The other is from Jon’s talk at the IHR, where he described power in Catalonia as akin to a puzzlebox, in which only some of the holes lead to the ground. In some areas counts are visible directly interacting with the lower levels of society, in others they have to go through intermediaries. Looking at when/where that happens is one of the key issues in ideas about the tenth/eleventh century feudal mutation and the “privatization of power”. But the other way round – when/where do local networks start to connect into wider ones, it’s probably one of the main factors in the rise of the Carolingian empire. That’s Matthew Innes’ idea anyhow – that what the Carolingians succeed in doing is getting local societies connecting into court networks, without necessarily changing the families who are actually running these local areas.

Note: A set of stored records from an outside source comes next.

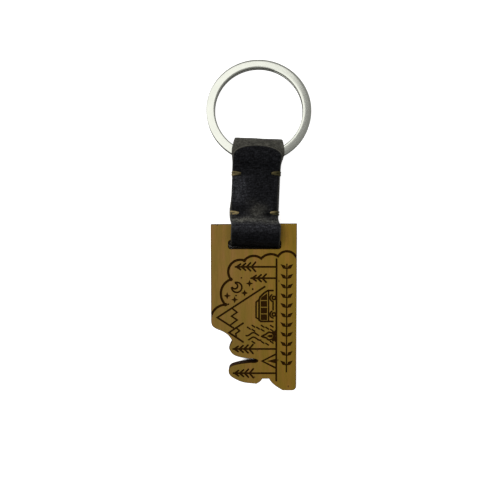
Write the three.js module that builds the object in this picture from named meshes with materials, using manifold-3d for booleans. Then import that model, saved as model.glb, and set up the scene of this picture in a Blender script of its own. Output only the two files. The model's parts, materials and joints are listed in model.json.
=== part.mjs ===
// Keychain: a flat split ring and a laser-cut wooden tag, held together by one folded strip of
// leather that four edge stitches keep shut. It lies flat on its back on a table.
// Millimetres. X is across, +Y points from the tag to the ring, +Z is up. The origin is at the
// middle of the footprint, on the table.
import * as THREE from 'three';
import { mergeVertices } from 'three/addons/utils/BufferGeometryUtils.js';
import Module from 'manifold-3d';

const wasm = await Module();
wasm.setup();

// ---------- driving dimensions ----------
const ringOuterRadius = 15;
const ringBand = 2.5;
const wireThickness = 0.8;
const wireGap = 0.1;

const leather = 1.2;
const layerGap = 0.1;
const strapWidth = 13.6;
const tagLoopWidth = 13.8;
const ringLoopWidth = 14.7;
// Both loops sit a little to the right of the strap's own middle.
const tagLoopShift = 0.54;
const ringLoopShift = 0.26;
const strapLean = THREE.MathUtils.degToRad(2.4);
const tagLoopInner = 3.05;
const ringLoopInner = 2.65;

const tagWidth = 24.2;
const tagThickness = 3;
const barHeight = 4.6;
// The tag's top edge rises a little to the right.
const topSlant = 0.1;
const slotWidth = 14.8;
const slotShift = 0.24;
const slotHeight = 2.45;
const slotCorner = 0.7;

const threadWidth = 1.5;
const threadThickness = 0.7;
const threadClearance = 0.25;

// ---------- heights and places that follow from them ----------
const layerPitch = leather + layerGap;
// The tag hangs on its bar inside the lower loop of the strap, which rests on the table.
const barZ = tagLoopInner + leather;
const frontZ = barZ + layerPitch;
const backZ = barZ - layerPitch;
// The ring runs through the upper loop, which rests on the table too.
const ringLoopZ = ringLoopInner + leather;
const foldCentreY = 22.65;
// The ring swings about the middle of the stretch of band that is inside the loop.
const bandMiddle = ringOuterRadius - 2.4;
const ringHingeY = 22.28;
const flapEndY = 23.85;
const flapRound = 2.9;
const stitchRows = [{ name: 'upper', y: 16.3 }, { name: 'lower', y: 5.2 }];
const stitchInset = 2.6;
// The rows are sewn a little askew: the right stitch sits higher than the left one.
const stitchSlant = 0.22;

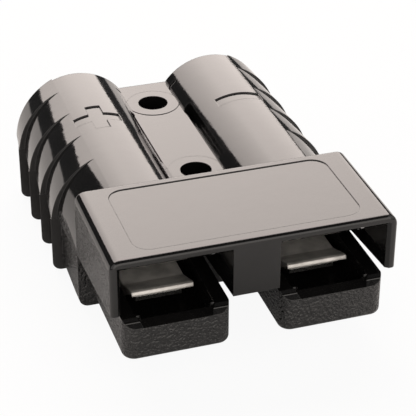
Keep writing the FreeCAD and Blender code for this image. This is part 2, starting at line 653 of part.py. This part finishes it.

So what would be very useful is if we can somehow start coming up with metrics or criteria for how important people that, again, we can use for cross-regional comparisons. The problem is, a lot of titles are very regionally specific, such as the Visigothic saio or the Breton machtiern. And while there are other criteria we can use, a lot of them aren’t really helpful in practice with the evidence we have. For example, Chris Wickham wants to call people peasants only when they’re personally doing some agricultural work (Framing the Early Middle Ages p 386), which is next to impossible to prove either way in the majority of cases. In contrast, Chris’ ideas about the scale of a person’s control over land do sound like one of the most promising ways to start to distinguish some of the layers of the trifle.

Such a statistical approach isn’t the only way we can approach charters; people have got a lot of interesting stuff out of considering individual charters or small clusters, but it might be worth going back now to some of the pioneering statistical studies such as the work by David Herlihy and Barbara Rosenwein and seeing what else we can do now with vastly more computer power and web 2.0 technologies.